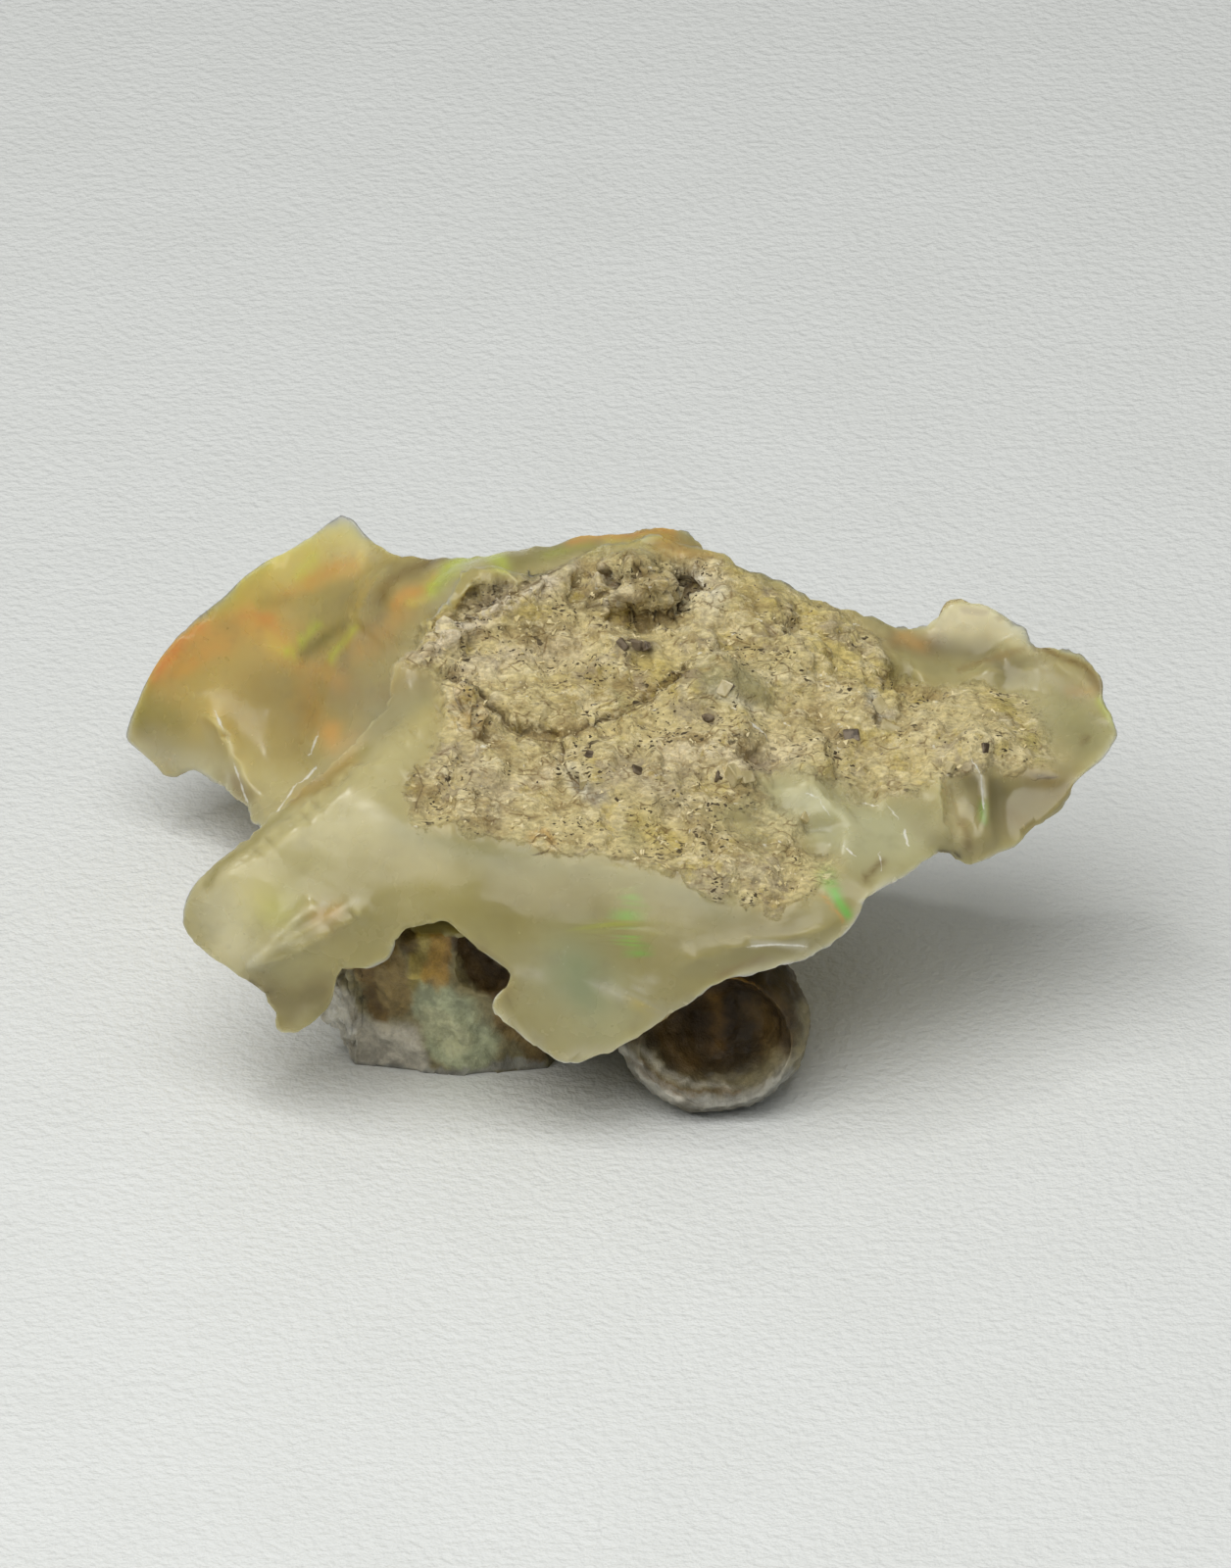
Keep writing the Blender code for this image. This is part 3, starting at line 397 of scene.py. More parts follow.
NODULE_STROKES = [
    # painted shade: the nodule under the overhanging lip is made deep brown all over
    (DEEP_BROWN, 1.0, 9.0, [(3.0, 3.0)]),
    (BROWN, 0.6, 0.5, [(1.6, 3.4), (1.7, 2.2), (2.3, 1.5)]),
    (AMBER, 0.3, 0.3, [(3.0, 3.6), (3.1, 2.0)]),
    (BROWN, 0.8, 0.5, [(4.6, 3.4), (4.9, 2.0)]),
    (SMOKE, 0.85, 0.4, [(0.6, 1.8), (1.6, 0.9), (2.9, 0.6), (4.2, 0.8), (5.1, 1.6)]),
    (ROCK_GREY, 0.95, 0.3, [(-0.2, 2.2), (0.2, 1.4), (1.0, 0.6), (2.8, 0.0), (4.6, 0.4), (5.7, 1.6)]),
    (ROCK_PALE, 0.45, 0.14, [(0.7, 1.9), (1.4, 1.2), (2.4, 0.8), (3.4, 0.6)]),
    (ROCK_PALE, 0.6, 0.2, [(-0.1, 2.0), (0.6, 1.0), (1.8, 0.3)]),
    # painted shadow of the lip across the nodule's top
    (DEEP_BROWN, 0.9, 0.22, [(3.4, 4.4), (4.6, 3.7), (5.3, 2.9), (5.5, 2.2)]),
    (BROWN, 0.7, 0.08, [(0.5, 1.6), (1.3, 0.9), (2.6, 0.45), (3.8, 0.5)]),
    (BROWN, 0.6, 0.08, [(0.1, 1.5), (1.0, 0.8), (2.2, 0.3)]),
    (SMOKE, 0.9, 0.2, [(5.6, 1.4), (6.0, 2.4), (5.9, 3.4)]),
]
# Where the opal is clear enough to see into: how clear, half width and marks
CLEAR_PARTS = [
    (0.3, 2.6, [(-13.6, 14.0), (-10.0, 16.6), (-8.4, 14.6), (-11.6, 13.0)]),
    (0.3, 0.8, [(-15.4, 11.8), (-12.6, 9.9)]),
    (0.35, 0.7, [(10.4, 15.4), (13.0, 15.0), (15.4, 13.2)]),
    (0.4, 1.2, [(11.0, 10.4), (12.8, 9.6)]),
    (0.3, 0.9, [(5.6, 9.4), (8.4, 8.6)]),
    (0.3, 0.8, [(-11.6, 3.6), (-9.8, 3.4)]),
    (0.35, 0.6, [(-4.0, 18.2), (2.4, 18.6)]),
]
OPAL_CLEARNESS = 0.12
# A surface is clear only where it faces the eye by more than this
CLEAR_FACING = (0.05, 0.5)
# Where light comes through the opal and brightens it: how much, half width and marks
LIT_PARTS = [
    (0.4, 2.8, [(-13.6, 14.0), (-10.0, 17.0), (-8.4, 14.6), (-11.6, 13.0)]),
    (0.4, 0.8, [(-9.6, 18.6), (-9.0, 18.0)]),
    (0.4, 0.8, [(10.4, 15.6), (13.0, 15.2), (15.4, 13.2)]),
    (0.5, 0.5, [(10.3, 10.9), (10.8, 9.2)]),
    (0.25, 1.0, [(5.6, 9.8), (8.8, 8.8)]),
    (0.15, 1.0, [(-6.2, 7.4), (-5.2, 7.0)]),
    (0.2, 1.2, [(11.0, 10.4), (12.8, 9.6)]),
    (0.35, 1.0, [(-12.8, 5.4), (-11.8, 6.6)]),
    (0.2, 0.9, [(-5.0, 18.0), (0.4, 18.6), (2.6, 17.8)]),
]
# The most light that any colour gives back
LIT_MOST = 0.82
# Rims that reach a little further than the solid: the move in millimetres, half width and marks
PULLS = [
    ((-0.32, 0.0, 0.1), 0.9, [(-15.8, 12.0), (-15.0, 14.2), (-13.4, 16.4), (-11.8, 17.8)]),
]

# Crisp lines on the near side: dark cracks and edges, some painted shadow, and painted glints on pale edges
DARK_AND_SHADOW_LINES = [
    [(-5.7, 13.6), (-4.9, 13.6), (-4.4, 13.3), (-4.1, 12.6), (-3.6, 12.15), (-2.06, 11.8), (-1.0, 12.4),
     (-0.2, 12.6), (1.1, 13.1), (1.8, 13.9), (2.3, 14.3)],
    [(-2.0, 11.7), (-1.85, 11.1), (-1.6, 10.6)],
    # painted shade in the furrow behind the pale ledge
    [(-4.9, 15.7), (-3.9, 16.4), (-2.7, 17.0), (-1.8, 17.5)],
    # painted shadow under the lump at the back
    [(-1.0, 16.2), (0.16, 16.2), (0.95, 15.9), (1.9, 16.3), (2.3, 17.2)],
    [(-2.9, 8.5), (-2.75, 8.75), (-2.45, 8.8), (-2.2, 8.55), (-2.4, 8.25), (-2.7, 8.2)],
    [(13.4, 10.6), (14.0, 10.65)],
    [(13.15, 15.5), (13.4, 15.0), (13.8, 14.85)],
    [(-6.6, 10.9), (-6.35, 10.4), (-6.6, 9.8)],
    [(0.8, 8.9), (1.5, 8.4)],
]
PAINTED_GLINTS = [
    [(-10.7, 10.45), (-11.0, 9.95), (-11.5, 9.2)],
    [(-10.1, 10.9), (-10.35, 10.6)],
    [(-10.0, 12.0), (-10.2, 11.5)],
    [(-13.35, 12.75), (-13.2, 12.4)],
    [(-12.7, 11.0), (-12.45, 10.3), (-12.3, 9.9)],
    [(4.2, 5.25), (5.0, 5.3), (5.8, 5.25)],
    [(11.4, 11.1), (11.6, 10.7), (11.65, 10.2), (11.7, 9.8)],
    [(6.1, 10.1), (6.3, 10.0)],
    [(6.5, 9.7), (6.6, 9.55)],
    [(7.25, 8.35), (7.4, 8.2)],
    [(8.3, 8.1), (8.35, 7.8)],
    [(4.2, 12.3), (4.6, 12.0)],
    [(8.6, 9.7), (8.8, 9.5)],
    [(7.9, 9.8), (8.1, 9.75)],
    [(9.1, 8.9), (9.2, 8.6)],
]
# How wide and how strong the lines are drawn, how ragged they are and over what distance, how near a corner
# must lie to carry its line, the share of it that fades it out, and what counts as far from every line
DARK_LINE_WIDTH = 0.05
DARK_LINE_STRENGTH = 0.7
PAINTED_GLINT_WIDTH = 0.05
PAINTED_GLINT_STRENGTH = 0.85
LINE_RAGGED = 0.14
LINE_RAGGED_SIZE = 0.4
LINE_REACH = 0.22
LINE_FADE = (0.4, 0.6)
LINE_FAR = 1.0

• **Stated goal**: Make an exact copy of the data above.

• **Problem solution**:
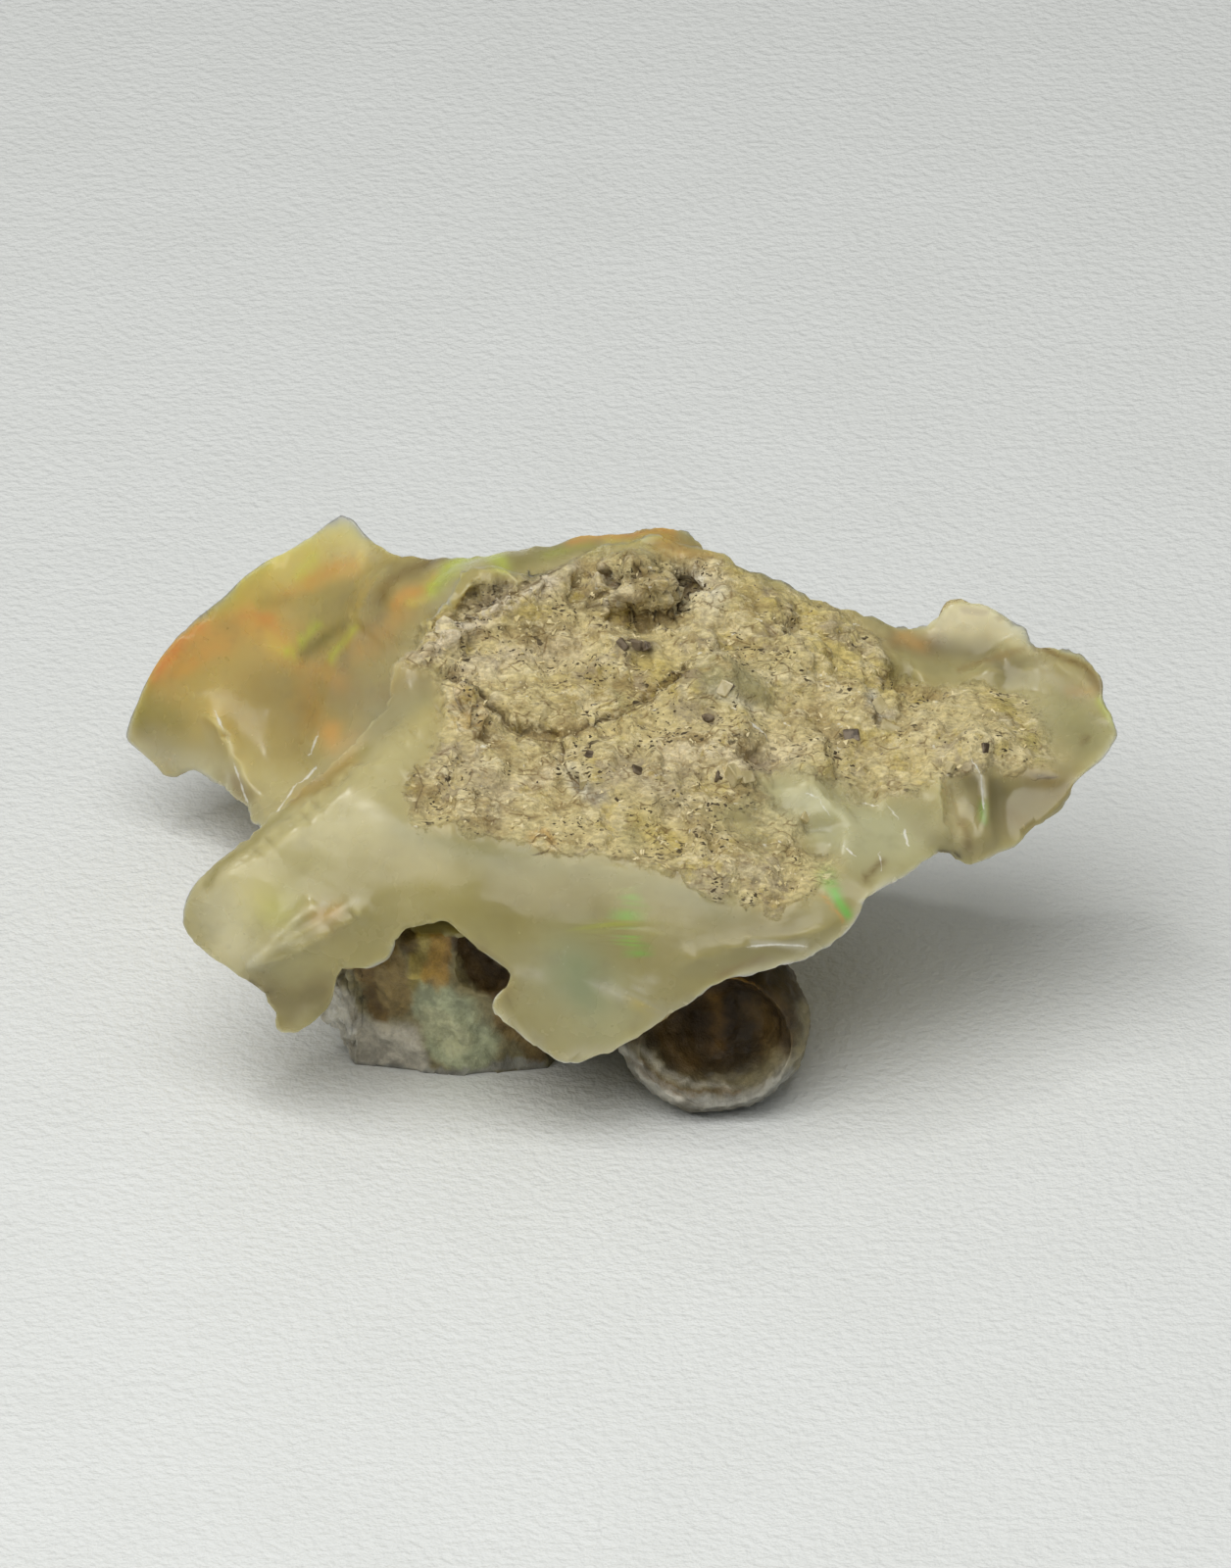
Keep writing the Blender code for this image. This is part 3, starting at line 397 of scene.py. More parts follow.
NODULE_STROKES = [
    # painted shade: the nodule under the overhanging lip is made deep brown all over
    (DEEP_BROWN, 1.0, 9.0, [(3.0, 3.0)]),
    (BROWN, 0.6, 0.5, [(1.6, 3.4), (1.7, 2.2), (2.3, 1.5)]),
    (AMBER, 0.3, 0.3, [(3.0, 3.6), (3.1, 2.0)]),
    (BROWN, 0.8, 0.5, [(4.6, 3.4), (4.9, 2.0)]),
    (SMOKE, 0.85, 0.4, [(0.6, 1.8), (1.6, 0.9), (2.9, 0.6), (4.2, 0.8), (5.1, 1.6)]),
    (ROCK_GREY, 0.95, 0.3, [(-0.2, 2.2), (0.2, 1.4), (1.0, 0.6), (2.8, 0.0), (4.6, 0.4), (5.7, 1.6)]),
    (ROCK_PALE, 0.45, 0.14, [(0.7, 1.9), (1.4, 1.2), (2.4, 0.8), (3.4, 0.6)]),
    (ROCK_PALE, 0.6, 0.2, [(-0.1, 2.0), (0.6, 1.0), (1.8, 0.3)]),
    # painted shadow of the lip across the nodule's top
    (DEEP_BROWN, 0.9, 0.22, [(3.4, 4.4), (4.6, 3.7), (5.3, 2.9), (5.5, 2.2)]),
    (BROWN, 0.7, 0.08, [(0.5, 1.6), (1.3, 0.9), (2.6, 0.45), (3.8, 0.5)]),
    (BROWN, 0.6, 0.08, [(0.1, 1.5), (1.0, 0.8), (2.2, 0.3)]),
    (SMOKE, 0.9, 0.2, [(5.6, 1.4), (6.0, 2.4), (5.9, 3.4)]),
]
# Where the opal is clear enough to see into: how clear, half width and marks
CLEAR_PARTS = [
    (0.3, 2.6, [(-13.6, 14.0), (-10.0, 16.6), (-8.4, 14.6), (-11.6, 13.0)]),
    (0.3, 0.8, [(-15.4, 11.8), (-12.6, 9.9)]),
    (0.35, 0.7, [(10.4, 15.4), (13.0, 15.0), (15.4, 13.2)]),
    (0.4, 1.2, [(11.0, 10.4), (12.8, 9.6)]),
    (0.3, 0.9, [(5.6, 9.4), (8.4, 8.6)]),
    (0.3, 0.8, [(-11.6, 3.6), (-9.8, 3.4)]),
    (0.35, 0.6, [(-4.0, 18.2), (2.4, 18.6)]),
]
OPAL_CLEARNESS = 0.12
# A surface is clear only where it faces the eye by more than this
CLEAR_FACING = (0.05, 0.5)
# Where light comes through the opal and brightens it: how much, half width and marks
LIT_PARTS = [
    (0.4, 2.8, [(-13.6, 14.0), (-10.0, 17.0), (-8.4, 14.6), (-11.6, 13.0)]),
    (0.4, 0.8, [(-9.6, 18.6), (-9.0, 18.0)]),
    (0.4, 0.8, [(10.4, 15.6), (13.0, 15.2), (15.4, 13.2)]),
    (0.5, 0.5, [(10.3, 10.9), (10.8, 9.2)]),
    (0.25, 1.0, [(5.6, 9.8), (8.8, 8.8)]),
    (0.15, 1.0, [(-6.2, 7.4), (-5.2, 7.0)]),
    (0.2, 1.2, [(11.0, 10.4), (12.8, 9.6)]),
    (0.35, 1.0, [(-12.8, 5.4), (-11.8, 6.6)]),
    (0.2, 0.9, [(-5.0, 18.0), (0.4, 18.6), (2.6, 17.8)]),
]
# The most light that any colour gives back
LIT_MOST = 0.82
# Rims that reach a little further than the solid: the move in millimetres, half width and marks
PULLS = [
    ((-0.32, 0.0, 0.1), 0.9, [(-15.8, 12.0), (-15.0, 14.2), (-13.4, 16.4), (-11.8, 17.8)]),
]

# Crisp lines on the near side: dark cracks and edges, some painted shadow, and painted glints on pale edges
DARK_AND_SHADOW_LINES = [
    [(-5.7, 13.6), (-4.9, 13.6), (-4.4, 13.3), (-4.1, 12.6), (-3.6, 12.15), (-2.06, 11.8), (-1.0, 12.4),
     (-0.2, 12.6), (1.1, 13.1), (1.8, 13.9), (2.3, 14.3)],
    [(-2.0, 11.7), (-1.85, 11.1), (-1.6, 10.6)],
    # painted shade in the furrow behind the pale ledge
    [(-4.9, 15.7), (-3.9, 16.4), (-2.7, 17.0), (-1.8, 17.5)],
    # painted shadow under the lump at the back
    [(-1.0, 16.2), (0.16, 16.2), (0.95, 15.9), (1.9, 16.3), (2.3, 17.2)],
    [(-2.9, 8.5), (-2.75, 8.75), (-2.45, 8.8), (-2.2, 8.55), (-2.4, 8.25), (-2.7, 8.2)],
    [(13.4, 10.6), (14.0, 10.65)],
    [(13.15, 15.5), (13.4, 15.0), (13.8, 14.85)],
    [(-6.6, 10.9), (-6.35, 10.4), (-6.6, 9.8)],
    [(0.8, 8.9), (1.5, 8.4)],
]
PAINTED_GLINTS = [
    [(-10.7, 10.45), (-11.0, 9.95), (-11.5, 9.2)],
    [(-10.1, 10.9), (-10.35, 10.6)],
    [(-10.0, 12.0), (-10.2, 11.5)],
    [(-13.35, 12.75), (-13.2, 12.4)],
    [(-12.7, 11.0), (-12.45, 10.3), (-12.3, 9.9)],
    [(4.2, 5.25), (5.0, 5.3), (5.8, 5.25)],
    [(11.4, 11.1), (11.6, 10.7), (11.65, 10.2), (11.7, 9.8)],
    [(6.1, 10.1), (6.3, 10.0)],
    [(6.5, 9.7), (6.6, 9.55)],
    [(7.25, 8.35), (7.4, 8.2)],
    [(8.3, 8.1), (8.35, 7.8)],
    [(4.2, 12.3), (4.6, 12.0)],
    [(8.6, 9.7), (8.8, 9.5)],
    [(7.9, 9.8), (8.1, 9.75)],
    [(9.1, 8.9), (9.2, 8.6)],
]
# How wide and how strong the lines are drawn, how ragged they are and over what distance, how near a corner
# must lie to carry its line, the share of it that fades it out, and what counts as far from every line
DARK_LINE_WIDTH = 0.05
DARK_LINE_STRENGTH = 0.7
PAINTED_GLINT_WIDTH = 0.05
PAINTED_GLINT_STRENGTH = 0.85
LINE_RAGGED = 0.14
LINE_RAGGED_SIZE = 0.4
LINE_REACH = 0.22
LINE_FADE = (0.4, 0.6)
LINE_FAR = 1.0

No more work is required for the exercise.